The Supreme Court refused to hear the case, however, meaning that truckers must transition to ELD’s by Dec. 17.

Comparing the fervor over the new mandate to that which occurred when the now, well-accepted requirement for truck drivers to carry mobile phones was proposed, Clowdis said that since most medium- and large-sized trucking companies already use ELDs, he doesn’t believe that the regulation will tighten capacity all that much. “It will mainly effect small companies with fleets of less than 12 trucks,” he said.

“It is actually hard to say what the impact will be as it could have a ripple effect,” Burns shared his opinion. He agreed that the immediate effect would be felt by companies with smaller fleets, some of which might choose to exit the industry. Such a move, of course, would result in even fewer trucks being available than there are now.

Fleets could also choose to raise their freight rates to pay for the implementation, which could be costly as it not only involves installing the ELDs but training their drivers how to use them, Burns pointed out.

“If the smaller companies raise their prices, large- and medium-sized companies could use the move as an excuse to increase their prices as well,” Burns noted.

Overall truck availability isn’t that bad right now, although it is tightening for some lanes, particularly those that are very congested, such as in the Chicago area, Maniatis said.

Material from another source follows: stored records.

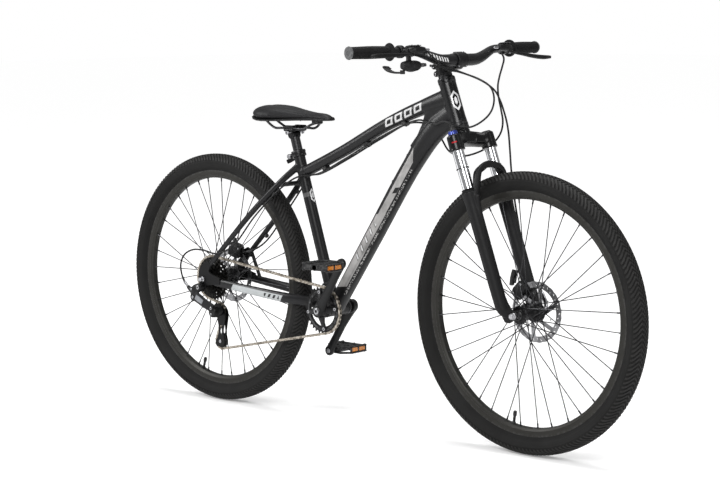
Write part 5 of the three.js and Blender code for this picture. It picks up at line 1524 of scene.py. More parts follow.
def shifter_solids():
    band = turned([(11.5, -5), (14.6, -5), (15.2, -4), (15.2, 4), (14.6, 5), (11.5, 5)], segments=48)
    pod_line = [(2, -30, -35), (3, -18, -36), (2, -4, -37), (-1, 8, -36), (-3, 19, -35)]
    pod_sizes = [(24, 20), (38, 27), (42, 29), (36, 26), (22, 18)]
    return merge(
        band,
        block((-7, -5, -30), (7, 5, -13), 2.5),
        tapered(pod_line, pod_sizes, 32, oval(28, 2.5), (1, 0, 0)),
        rod((3, -28, -35.5), (5, -36, -35), 7, 5.4, sides=24),
    )


def build_shifter():
    turn = on_bar(-1, SHIFTER_REACH)
    melted("shifter_pod", moved(shifter_solids(), turn), MOULDED, 1.0, 5, "steering", ["shifter_body"])
    barrel = [rod((5, -35, -35.2), (8, -51, -34.6), 5.0, 4.2, sides=24)]
    for c, s in circle(14):
        near, far = (5.2 + 4.7 * c, -37, -35.1 + 4.7 * s), (7 + 4.4 * c, -46, -34.8 + 4.4 * s)
        barrel.append(rod(near, far, 0.7, sides=6))
    make("shifter_barrel", moved(merge(barrel), turn), DARK_PLASTIC, "steering")
    cover_line = [(2, -20, -44), (2, -4, -48), (-2, 10, -45)]
    cover = tapered(cover_line, [(20, 6), (28, 8), (16, 6)], 16, oval(24, 2.4), (1, 0, 0))
    make("shifter_cover", moved(cover, turn), DARK_PLASTIC, "steering")
    line = [(-8, 14, -53.5), (-28, 24, -53), (-48, 26, -48), (-66, 20, -40)]
    thumb = [tapered(line, [(15, 5), (13, 5), (18, 6), (20, 7)], 28, oval(20, 3))]
    pivot = rod((-8, 14, -57), (-8, 14, -47), 6.5, sides=32)
    ribs = []
    for k in range(4):
        x, z = -52 - 3 * k, -43.6 + 1.7 * k
        ribs.append(rod((x, 13 + k * 0.4, z), (x, 32 - k * 0.5, z), 0.9, sides=8))
    make(
        "shifter_thumb_lever", moved(merge(thumb, [pivot], ribs), turn), MOULDED, "shifter_lever",
        ["shifter_lever"])


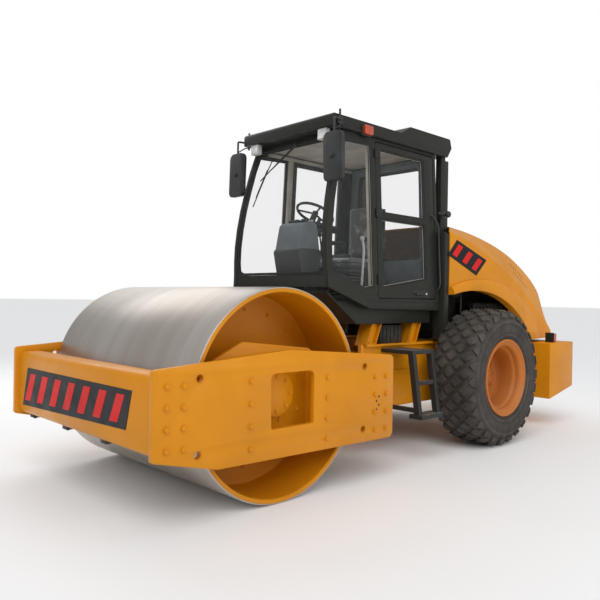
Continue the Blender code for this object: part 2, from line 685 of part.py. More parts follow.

It will likely tighten up, however, especially for flatbed trucks as the construction market continues to strengthen, Costello observed.
“As the years go on, it will be more important that shippers do what they can to be more competitive vs. others looking for flatbed trucks,” TMK Ipsco’s Fulton advised. This includes making their facilities more available, loading and unloading the trucks quicker, and providing carriers with backhauls whenever possible.